### AIM:
Restate the records below word for word.

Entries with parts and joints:
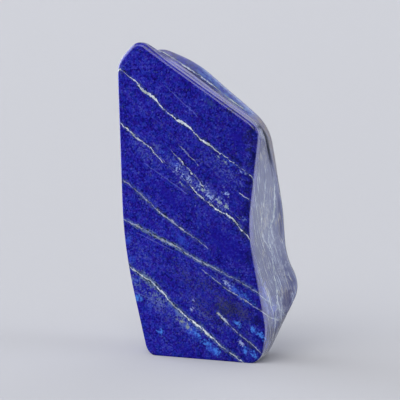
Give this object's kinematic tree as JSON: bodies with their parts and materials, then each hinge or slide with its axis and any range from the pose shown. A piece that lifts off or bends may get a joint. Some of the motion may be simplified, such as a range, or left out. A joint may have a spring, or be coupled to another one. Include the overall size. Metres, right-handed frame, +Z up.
{
  "type": "polished lapis lazuli freeform",
  "caption": "Free-standing lapis lazuli stone: flat polished front face, ledge and groove along the sloping top, waisted side, rounded back and a flat foot.",
  "frame": {"origin": "middle of the box that holds the stone, in plan, on the surface that it stands on", "axes": "+Z up along the stone's height, -Y out of the flat polished front face, +X to the right as seen from the front"},
  "size_m": [0.1076, 0.057, 0.1993],
  "materials": {
    "lapis": "polished"
  },
  "bodies": {
    "root": {"lapis_stone": "lapis"}
  },
  "joints": []
}
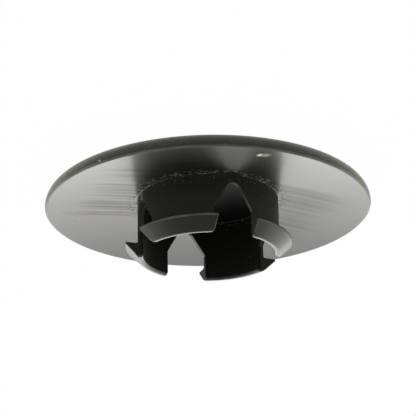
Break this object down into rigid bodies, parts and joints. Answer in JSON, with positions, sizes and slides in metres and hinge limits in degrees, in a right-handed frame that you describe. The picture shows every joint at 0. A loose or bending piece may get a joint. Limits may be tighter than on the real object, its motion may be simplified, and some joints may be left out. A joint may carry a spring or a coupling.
{
  "type": "hinge cap",
  "caption": "Round snap-in hinge cap: a shallow domed disc with a split collar of barbed legs on its hollow underside, moulded in black plastic.",
  "frame": {"origin": "lowest point of the domed outer face, on the axis of the collar", "axes": "+Z along the collar's axis, from the dome towards the tips of the legs; the slots between the legs face along X and Y"},
  "size_m": [0.06, 0.06, 0.0144],
  "materials": {
    "black_plastic": "polished underside and collar, fine matt grain on the outer face and the rim"
  },
  "bodies": {
    "root": {"hinge_cap": "black_plastic"}
  },
  "joints": []
}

### TASK RESPONSE:
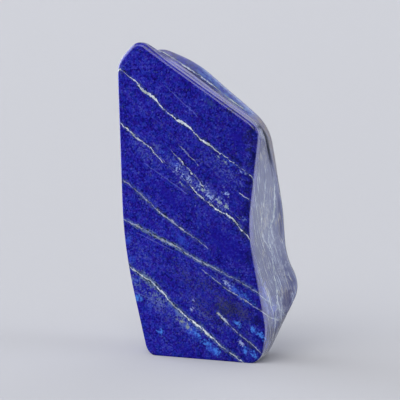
Give this object's kinematic tree as JSON: bodies with their parts and materials, then each hinge or slide with its axis and any range from the pose shown. A piece that lifts off or bends may get a joint. Some of the motion may be simplified, such as a range, or left out. A joint may have a spring, or be coupled to another one. Include the overall size. Metres, right-handed frame, +Z up.
{
  "type": "polished lapis lazuli freeform",
  "caption": "Free-standing lapis lazuli stone: flat polished front face, ledge and groove along the sloping top, waisted side, rounded back and a flat foot.",
  "frame": {"origin": "middle of the box that holds the stone, in plan, on the surface that it stands on", "axes": "+Z up along the stone's height, -Y out of the flat polished front face, +X to the right as seen from the front"},
  "size_m": [0.1076, 0.057, 0.1993],
  "materials": {
    "lapis": "polished"
  },
  "bodies": {
    "root": {"lapis_stone": "lapis"}
  },
  "joints": []
}
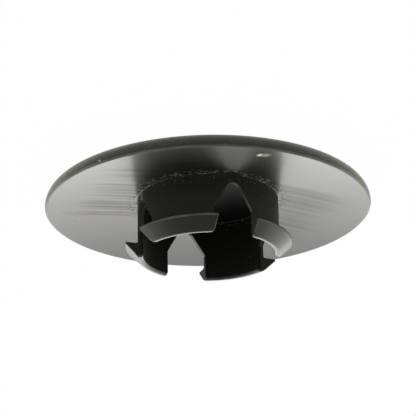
Break this object down into rigid bodies, parts and joints. Answer in JSON, with positions, sizes and slides in metres and hinge limits in degrees, in a right-handed frame that you describe. The picture shows every joint at 0. A loose or bending piece may get a joint. Limits may be tighter than on the real object, its motion may be simplified, and some joints may be left out. A joint may carry a spring or a coupling.
{
  "type": "hinge cap",
  "caption": "Round snap-in hinge cap: a shallow domed disc with a split collar of barbed legs on its hollow underside, moulded in black plastic.",
  "frame": {"origin": "lowest point of the domed outer face, on the axis of the collar", "axes": "+Z along the collar's axis, from the dome towards the tips of the legs; the slots between the legs face along X and Y"},
  "size_m": [0.06, 0.06, 0.0144],
  "materials": {
    "black_plastic": "polished underside and collar, fine matt grain on the outer face and the rim"
  },
  "bodies": {
    "root": {"hinge_cap": "black_plastic"}
  },
  "joints": []
}